Records with modeling code:
· · · · ·

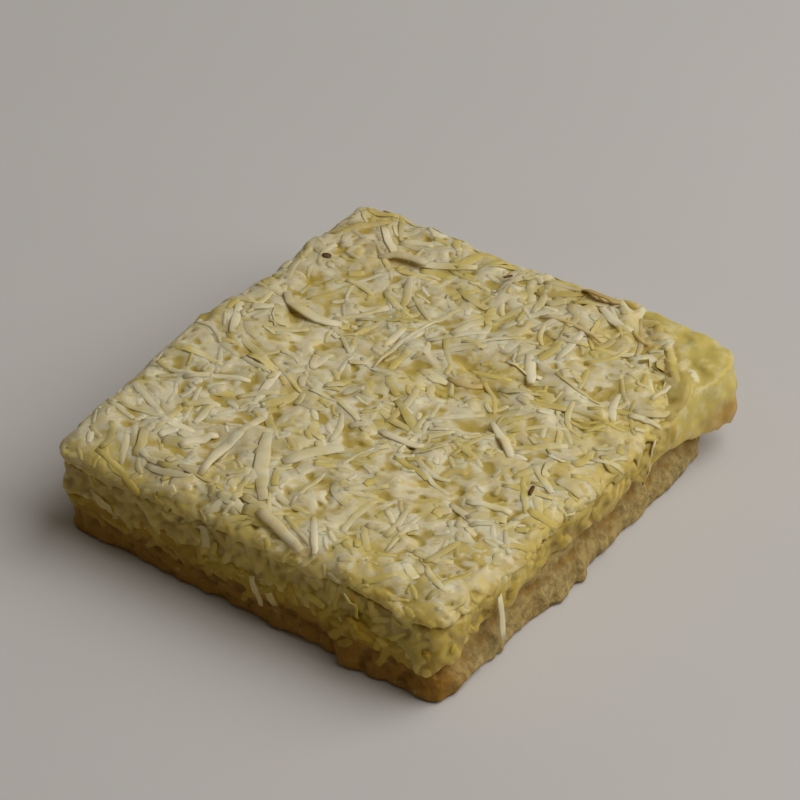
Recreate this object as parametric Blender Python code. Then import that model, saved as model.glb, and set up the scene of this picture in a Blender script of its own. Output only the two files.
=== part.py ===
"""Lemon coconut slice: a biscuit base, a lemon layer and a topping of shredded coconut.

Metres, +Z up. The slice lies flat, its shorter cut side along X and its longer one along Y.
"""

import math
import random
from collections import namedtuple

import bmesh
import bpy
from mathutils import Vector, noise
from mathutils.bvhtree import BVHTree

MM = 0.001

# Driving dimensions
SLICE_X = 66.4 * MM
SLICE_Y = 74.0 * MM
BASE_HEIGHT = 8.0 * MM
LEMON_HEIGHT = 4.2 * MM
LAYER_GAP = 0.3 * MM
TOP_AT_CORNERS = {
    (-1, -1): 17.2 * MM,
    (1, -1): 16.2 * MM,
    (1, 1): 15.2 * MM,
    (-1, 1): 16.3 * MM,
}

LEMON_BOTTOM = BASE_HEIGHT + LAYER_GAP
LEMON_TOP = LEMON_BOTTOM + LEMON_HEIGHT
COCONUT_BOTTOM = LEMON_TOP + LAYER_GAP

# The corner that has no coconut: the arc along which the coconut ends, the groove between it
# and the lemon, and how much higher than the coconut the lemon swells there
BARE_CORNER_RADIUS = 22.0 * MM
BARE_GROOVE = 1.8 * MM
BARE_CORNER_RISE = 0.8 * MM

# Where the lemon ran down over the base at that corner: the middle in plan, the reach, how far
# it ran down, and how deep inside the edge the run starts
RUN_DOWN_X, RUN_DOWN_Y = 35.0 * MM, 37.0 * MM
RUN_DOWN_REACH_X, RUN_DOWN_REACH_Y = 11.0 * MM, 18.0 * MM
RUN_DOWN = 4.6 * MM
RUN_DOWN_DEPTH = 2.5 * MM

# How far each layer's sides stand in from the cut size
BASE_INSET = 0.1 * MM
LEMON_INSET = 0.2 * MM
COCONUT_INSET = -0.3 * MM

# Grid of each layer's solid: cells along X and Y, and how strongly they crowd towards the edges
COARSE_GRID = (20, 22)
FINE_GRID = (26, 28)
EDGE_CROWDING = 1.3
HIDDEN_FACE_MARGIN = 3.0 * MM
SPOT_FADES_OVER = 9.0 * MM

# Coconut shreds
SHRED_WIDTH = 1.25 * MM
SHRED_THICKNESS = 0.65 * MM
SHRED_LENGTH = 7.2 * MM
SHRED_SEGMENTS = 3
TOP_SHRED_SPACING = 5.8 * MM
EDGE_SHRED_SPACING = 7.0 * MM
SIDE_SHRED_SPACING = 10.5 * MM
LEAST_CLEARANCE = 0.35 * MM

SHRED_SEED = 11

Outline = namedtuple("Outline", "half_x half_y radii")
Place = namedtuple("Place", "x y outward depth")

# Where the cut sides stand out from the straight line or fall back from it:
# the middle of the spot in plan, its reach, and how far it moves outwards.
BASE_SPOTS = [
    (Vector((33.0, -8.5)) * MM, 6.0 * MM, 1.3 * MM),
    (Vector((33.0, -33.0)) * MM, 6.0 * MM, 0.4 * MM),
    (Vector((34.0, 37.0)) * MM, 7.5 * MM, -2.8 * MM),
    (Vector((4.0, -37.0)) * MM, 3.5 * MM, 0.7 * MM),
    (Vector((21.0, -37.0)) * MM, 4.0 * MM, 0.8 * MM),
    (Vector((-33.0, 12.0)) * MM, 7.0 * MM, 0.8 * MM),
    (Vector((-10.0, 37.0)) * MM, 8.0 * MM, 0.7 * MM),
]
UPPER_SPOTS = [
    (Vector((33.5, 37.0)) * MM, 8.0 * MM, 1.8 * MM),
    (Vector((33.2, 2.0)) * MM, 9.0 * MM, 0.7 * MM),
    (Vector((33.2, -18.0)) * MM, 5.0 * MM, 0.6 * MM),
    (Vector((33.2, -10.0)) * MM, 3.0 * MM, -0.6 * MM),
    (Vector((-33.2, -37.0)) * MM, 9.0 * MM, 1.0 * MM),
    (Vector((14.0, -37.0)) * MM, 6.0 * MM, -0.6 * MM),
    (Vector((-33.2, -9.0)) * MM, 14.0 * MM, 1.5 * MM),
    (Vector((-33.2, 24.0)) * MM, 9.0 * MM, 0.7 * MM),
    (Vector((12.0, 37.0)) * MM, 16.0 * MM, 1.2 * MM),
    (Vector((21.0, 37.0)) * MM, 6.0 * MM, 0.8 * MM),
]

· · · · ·

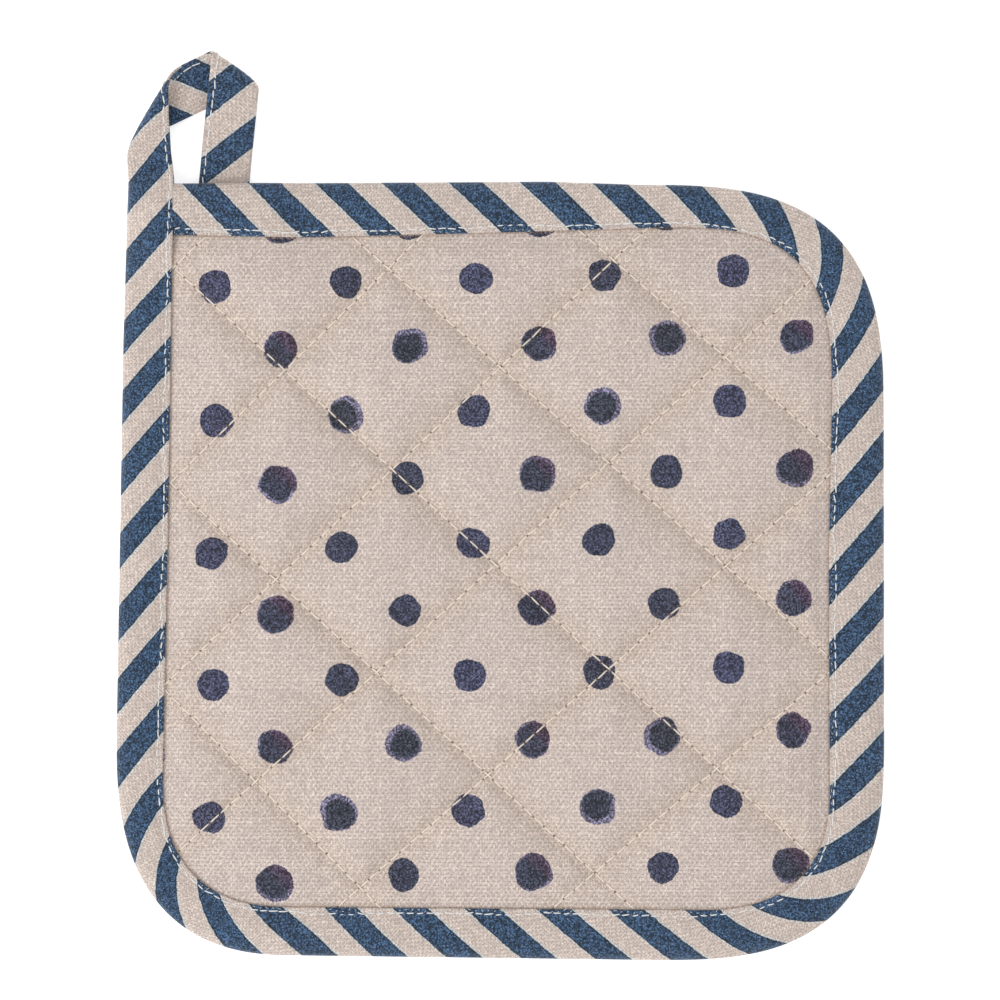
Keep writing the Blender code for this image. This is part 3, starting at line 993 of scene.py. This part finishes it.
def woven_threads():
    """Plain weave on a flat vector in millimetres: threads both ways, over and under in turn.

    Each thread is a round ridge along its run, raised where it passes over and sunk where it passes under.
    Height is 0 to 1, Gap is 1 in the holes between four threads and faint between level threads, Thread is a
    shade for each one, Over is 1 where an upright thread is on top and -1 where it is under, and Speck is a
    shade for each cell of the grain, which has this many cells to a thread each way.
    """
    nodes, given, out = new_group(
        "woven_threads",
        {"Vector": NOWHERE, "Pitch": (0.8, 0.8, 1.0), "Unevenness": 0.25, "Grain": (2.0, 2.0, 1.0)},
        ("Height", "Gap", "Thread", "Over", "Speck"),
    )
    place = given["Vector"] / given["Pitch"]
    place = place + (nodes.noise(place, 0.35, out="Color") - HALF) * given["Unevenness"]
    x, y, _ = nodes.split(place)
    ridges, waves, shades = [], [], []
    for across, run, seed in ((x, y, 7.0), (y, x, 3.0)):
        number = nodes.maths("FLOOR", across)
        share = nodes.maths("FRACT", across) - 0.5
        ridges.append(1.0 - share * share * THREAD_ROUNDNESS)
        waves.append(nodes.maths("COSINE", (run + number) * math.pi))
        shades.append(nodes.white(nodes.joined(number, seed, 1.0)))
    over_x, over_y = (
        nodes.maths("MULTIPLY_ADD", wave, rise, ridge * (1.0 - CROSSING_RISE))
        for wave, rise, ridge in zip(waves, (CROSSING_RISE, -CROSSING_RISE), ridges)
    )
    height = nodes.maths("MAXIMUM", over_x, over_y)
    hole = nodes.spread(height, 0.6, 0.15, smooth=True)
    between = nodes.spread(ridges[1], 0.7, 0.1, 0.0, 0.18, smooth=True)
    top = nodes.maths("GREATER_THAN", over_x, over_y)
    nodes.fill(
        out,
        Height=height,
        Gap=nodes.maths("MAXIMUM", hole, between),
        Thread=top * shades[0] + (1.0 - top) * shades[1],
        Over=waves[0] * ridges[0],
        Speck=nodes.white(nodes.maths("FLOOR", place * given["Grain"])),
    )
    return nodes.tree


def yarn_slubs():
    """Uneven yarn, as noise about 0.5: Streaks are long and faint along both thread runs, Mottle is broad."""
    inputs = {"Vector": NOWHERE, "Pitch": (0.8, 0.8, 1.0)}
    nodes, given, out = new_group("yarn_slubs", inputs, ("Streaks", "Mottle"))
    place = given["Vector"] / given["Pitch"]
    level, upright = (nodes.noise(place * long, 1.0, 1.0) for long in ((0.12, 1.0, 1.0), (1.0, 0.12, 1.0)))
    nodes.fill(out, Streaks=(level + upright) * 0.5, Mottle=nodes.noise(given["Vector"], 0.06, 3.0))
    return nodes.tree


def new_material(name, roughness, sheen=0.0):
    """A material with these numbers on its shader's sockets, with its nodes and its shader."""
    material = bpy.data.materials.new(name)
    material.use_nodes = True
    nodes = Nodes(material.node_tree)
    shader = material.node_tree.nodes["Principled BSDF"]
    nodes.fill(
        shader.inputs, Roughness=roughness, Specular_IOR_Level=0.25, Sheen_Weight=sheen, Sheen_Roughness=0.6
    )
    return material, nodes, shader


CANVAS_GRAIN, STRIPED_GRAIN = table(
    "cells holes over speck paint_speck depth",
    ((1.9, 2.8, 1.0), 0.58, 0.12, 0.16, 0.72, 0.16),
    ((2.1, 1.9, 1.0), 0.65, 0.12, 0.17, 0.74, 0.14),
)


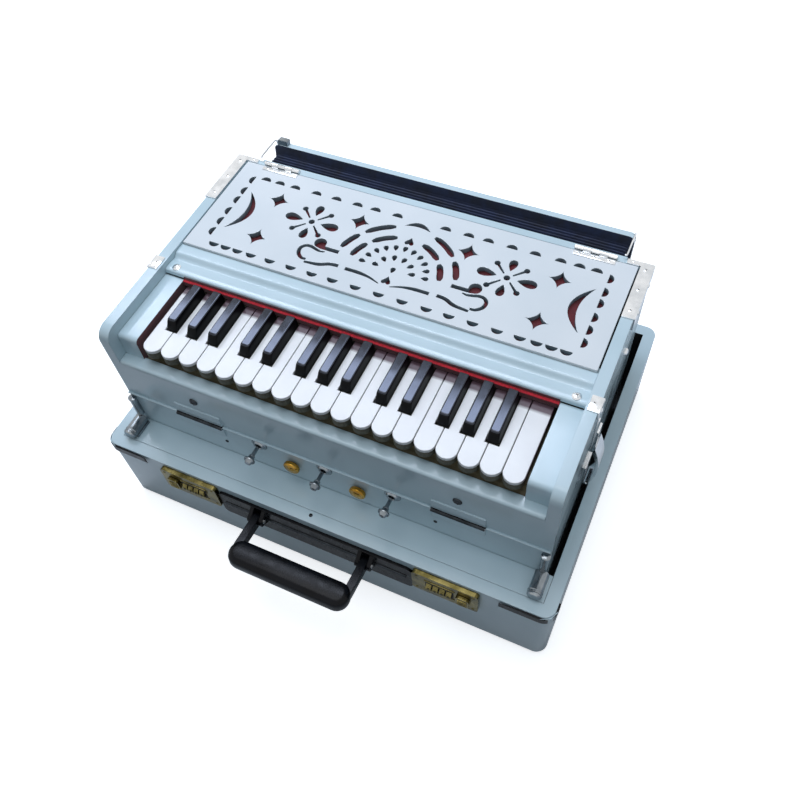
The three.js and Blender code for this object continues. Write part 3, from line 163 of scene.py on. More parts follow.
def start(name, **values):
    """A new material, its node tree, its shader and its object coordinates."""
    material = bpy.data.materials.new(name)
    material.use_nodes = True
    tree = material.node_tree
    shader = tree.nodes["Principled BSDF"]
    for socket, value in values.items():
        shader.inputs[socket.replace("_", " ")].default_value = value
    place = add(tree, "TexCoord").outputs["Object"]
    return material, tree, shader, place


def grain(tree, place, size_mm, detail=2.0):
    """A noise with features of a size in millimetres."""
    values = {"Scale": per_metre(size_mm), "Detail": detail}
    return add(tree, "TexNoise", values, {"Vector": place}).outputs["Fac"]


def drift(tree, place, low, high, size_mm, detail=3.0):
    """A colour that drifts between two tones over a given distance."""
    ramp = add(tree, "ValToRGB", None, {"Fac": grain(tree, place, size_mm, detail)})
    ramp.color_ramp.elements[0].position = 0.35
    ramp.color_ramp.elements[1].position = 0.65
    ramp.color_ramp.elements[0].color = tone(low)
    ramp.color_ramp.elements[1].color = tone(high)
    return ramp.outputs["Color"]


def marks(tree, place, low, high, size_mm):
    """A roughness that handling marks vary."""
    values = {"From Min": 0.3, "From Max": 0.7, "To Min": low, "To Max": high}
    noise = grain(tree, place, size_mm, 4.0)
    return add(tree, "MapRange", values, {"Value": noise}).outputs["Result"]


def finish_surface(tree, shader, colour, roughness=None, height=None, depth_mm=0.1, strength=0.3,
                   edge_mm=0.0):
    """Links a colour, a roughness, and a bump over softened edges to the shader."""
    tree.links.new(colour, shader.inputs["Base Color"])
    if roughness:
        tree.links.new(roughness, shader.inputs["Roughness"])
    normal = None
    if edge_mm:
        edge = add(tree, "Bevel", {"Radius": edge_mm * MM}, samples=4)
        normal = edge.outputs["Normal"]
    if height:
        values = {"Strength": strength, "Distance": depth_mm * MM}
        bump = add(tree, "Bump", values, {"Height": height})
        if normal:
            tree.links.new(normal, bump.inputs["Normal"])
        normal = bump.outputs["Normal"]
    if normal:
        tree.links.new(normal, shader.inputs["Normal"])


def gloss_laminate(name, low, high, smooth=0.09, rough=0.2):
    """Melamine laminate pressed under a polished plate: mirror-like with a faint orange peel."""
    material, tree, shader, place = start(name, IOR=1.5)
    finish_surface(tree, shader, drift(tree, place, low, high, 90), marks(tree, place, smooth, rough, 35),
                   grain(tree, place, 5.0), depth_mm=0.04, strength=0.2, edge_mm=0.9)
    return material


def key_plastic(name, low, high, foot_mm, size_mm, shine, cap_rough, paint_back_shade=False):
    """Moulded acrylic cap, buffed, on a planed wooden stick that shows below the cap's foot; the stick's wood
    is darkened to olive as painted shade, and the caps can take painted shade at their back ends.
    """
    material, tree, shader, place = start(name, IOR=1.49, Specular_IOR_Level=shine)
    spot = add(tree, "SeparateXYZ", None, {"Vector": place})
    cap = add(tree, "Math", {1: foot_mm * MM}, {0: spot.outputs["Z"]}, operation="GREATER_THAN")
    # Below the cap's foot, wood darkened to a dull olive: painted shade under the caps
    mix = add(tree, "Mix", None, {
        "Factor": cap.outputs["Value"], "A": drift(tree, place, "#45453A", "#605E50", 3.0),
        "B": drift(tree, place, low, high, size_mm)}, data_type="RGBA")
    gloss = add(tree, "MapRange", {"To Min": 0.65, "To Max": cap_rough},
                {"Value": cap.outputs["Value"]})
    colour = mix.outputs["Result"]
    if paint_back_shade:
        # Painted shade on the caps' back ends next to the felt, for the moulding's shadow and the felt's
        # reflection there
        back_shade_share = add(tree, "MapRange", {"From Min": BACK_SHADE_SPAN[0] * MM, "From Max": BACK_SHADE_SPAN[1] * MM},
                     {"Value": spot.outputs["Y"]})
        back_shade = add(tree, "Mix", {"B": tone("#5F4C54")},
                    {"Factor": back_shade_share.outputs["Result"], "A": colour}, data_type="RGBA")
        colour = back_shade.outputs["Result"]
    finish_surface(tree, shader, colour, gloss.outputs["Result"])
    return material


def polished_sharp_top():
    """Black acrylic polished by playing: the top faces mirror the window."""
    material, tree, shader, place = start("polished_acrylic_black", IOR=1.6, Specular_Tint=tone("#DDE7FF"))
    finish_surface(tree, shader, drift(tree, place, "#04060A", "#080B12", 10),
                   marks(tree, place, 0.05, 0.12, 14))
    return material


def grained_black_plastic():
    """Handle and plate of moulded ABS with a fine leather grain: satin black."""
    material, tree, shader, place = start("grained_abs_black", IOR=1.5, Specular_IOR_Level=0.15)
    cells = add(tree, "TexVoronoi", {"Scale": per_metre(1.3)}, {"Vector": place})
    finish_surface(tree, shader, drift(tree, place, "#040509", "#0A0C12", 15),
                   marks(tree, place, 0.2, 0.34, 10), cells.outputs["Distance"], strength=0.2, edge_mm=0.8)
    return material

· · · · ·

Task brief
Only the lines from the one bearing "Recreate this object" through the one bearing "BARE_CORNER_RISE = 0.8 * MM" should be repeated, exactly as given.

Complete output
Recreate this object as parametric Blender Python code. Then import that model, saved as model.glb, and set up the scene of this picture in a Blender script of its own. Output only the two files.
=== part.py ===
"""Lemon coconut slice: a biscuit base, a lemon layer and a topping of shredded coconut.

Metres, +Z up. The slice lies flat, its shorter cut side along X and its longer one along Y.
"""

import math
import random
from collections import namedtuple

import bmesh
import bpy
from mathutils import Vector, noise
from mathutils.bvhtree import BVHTree

MM = 0.001

# Driving dimensions
SLICE_X = 66.4 * MM
SLICE_Y = 74.0 * MM
BASE_HEIGHT = 8.0 * MM
LEMON_HEIGHT = 4.2 * MM
LAYER_GAP = 0.3 * MM
TOP_AT_CORNERS = {
    (-1, -1): 17.2 * MM,
    (1, -1): 16.2 * MM,
    (1, 1): 15.2 * MM,
    (-1, 1): 16.3 * MM,
}

LEMON_BOTTOM = BASE_HEIGHT + LAYER_GAP
LEMON_TOP = LEMON_BOTTOM + LEMON_HEIGHT
COCONUT_BOTTOM = LEMON_TOP + LAYER_GAP

# The corner that has no coconut: the arc along which the coconut ends, the groove between it
# and the lemon, and how much higher than the coconut the lemon swells there
BARE_CORNER_RADIUS = 22.0 * MM
BARE_GROOVE = 1.8 * MM
BARE_CORNER_RISE = 0.8 * MM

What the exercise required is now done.